TASK DIRECTIONS: Pick out each line containing the string "object" and copy it.

ENTRIES SHOWN:
- - - - -
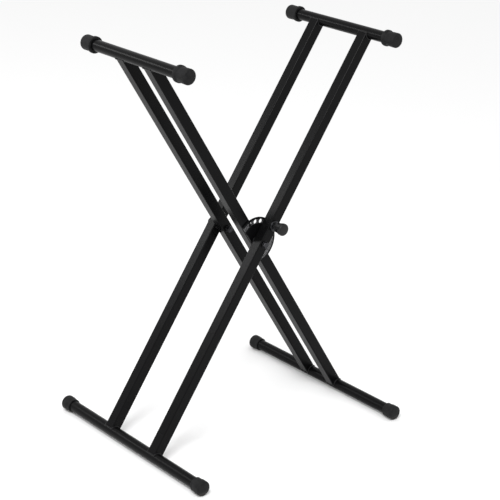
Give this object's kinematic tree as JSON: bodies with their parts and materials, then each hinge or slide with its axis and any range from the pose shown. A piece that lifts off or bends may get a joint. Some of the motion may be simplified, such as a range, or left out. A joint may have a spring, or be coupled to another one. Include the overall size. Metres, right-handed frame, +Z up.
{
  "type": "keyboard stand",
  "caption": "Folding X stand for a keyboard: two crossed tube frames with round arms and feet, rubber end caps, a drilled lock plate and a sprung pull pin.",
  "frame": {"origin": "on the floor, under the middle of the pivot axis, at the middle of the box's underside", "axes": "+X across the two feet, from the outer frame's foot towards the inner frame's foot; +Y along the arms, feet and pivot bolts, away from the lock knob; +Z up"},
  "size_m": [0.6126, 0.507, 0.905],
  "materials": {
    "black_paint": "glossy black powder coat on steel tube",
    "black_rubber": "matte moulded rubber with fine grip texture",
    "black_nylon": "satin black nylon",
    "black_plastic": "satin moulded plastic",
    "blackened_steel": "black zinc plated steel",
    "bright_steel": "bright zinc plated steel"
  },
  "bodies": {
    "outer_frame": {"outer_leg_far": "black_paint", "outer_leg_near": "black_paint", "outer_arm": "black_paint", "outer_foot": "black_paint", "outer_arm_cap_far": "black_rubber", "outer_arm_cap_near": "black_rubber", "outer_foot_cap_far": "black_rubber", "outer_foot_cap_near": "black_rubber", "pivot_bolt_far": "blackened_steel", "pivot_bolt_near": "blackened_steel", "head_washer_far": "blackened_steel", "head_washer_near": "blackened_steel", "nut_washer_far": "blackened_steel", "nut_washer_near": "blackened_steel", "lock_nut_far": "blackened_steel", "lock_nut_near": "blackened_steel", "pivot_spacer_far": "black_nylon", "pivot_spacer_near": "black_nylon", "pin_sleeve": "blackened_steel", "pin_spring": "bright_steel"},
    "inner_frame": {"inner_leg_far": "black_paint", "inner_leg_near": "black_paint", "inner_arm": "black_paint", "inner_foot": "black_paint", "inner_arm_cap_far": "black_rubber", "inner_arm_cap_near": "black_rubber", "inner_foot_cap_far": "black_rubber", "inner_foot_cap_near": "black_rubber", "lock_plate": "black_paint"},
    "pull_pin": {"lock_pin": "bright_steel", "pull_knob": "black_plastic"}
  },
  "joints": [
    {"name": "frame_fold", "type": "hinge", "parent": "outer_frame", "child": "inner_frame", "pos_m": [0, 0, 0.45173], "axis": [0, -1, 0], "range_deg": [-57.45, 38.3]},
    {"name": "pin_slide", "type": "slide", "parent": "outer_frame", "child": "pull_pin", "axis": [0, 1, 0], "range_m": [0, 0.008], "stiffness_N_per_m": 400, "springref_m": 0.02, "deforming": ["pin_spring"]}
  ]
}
- - - - -
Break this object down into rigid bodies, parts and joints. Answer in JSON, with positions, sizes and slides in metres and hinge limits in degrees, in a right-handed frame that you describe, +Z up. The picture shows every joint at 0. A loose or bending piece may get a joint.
- - - - -
EXERCISE RESPONSE:
Give this object's kinematic tree as JSON: bodies with their parts and materials, then each hinge or slide with its axis and any range from the pose shown. A piece that lifts off or bends may get a joint. Some of the motion may be simplified, such as a range, or left out. A joint may have a spring, or be coupled to another one. Include the overall size. Metres, right-handed frame, +Z up.
Break this object down into rigid bodies, parts and joints. Answer in JSON, with positions, sizes and slides in metres and hinge limits in degrees, in a right-handed frame that you describe, +Z up. The picture shows every joint at 0. A loose or bending piece may get a joint.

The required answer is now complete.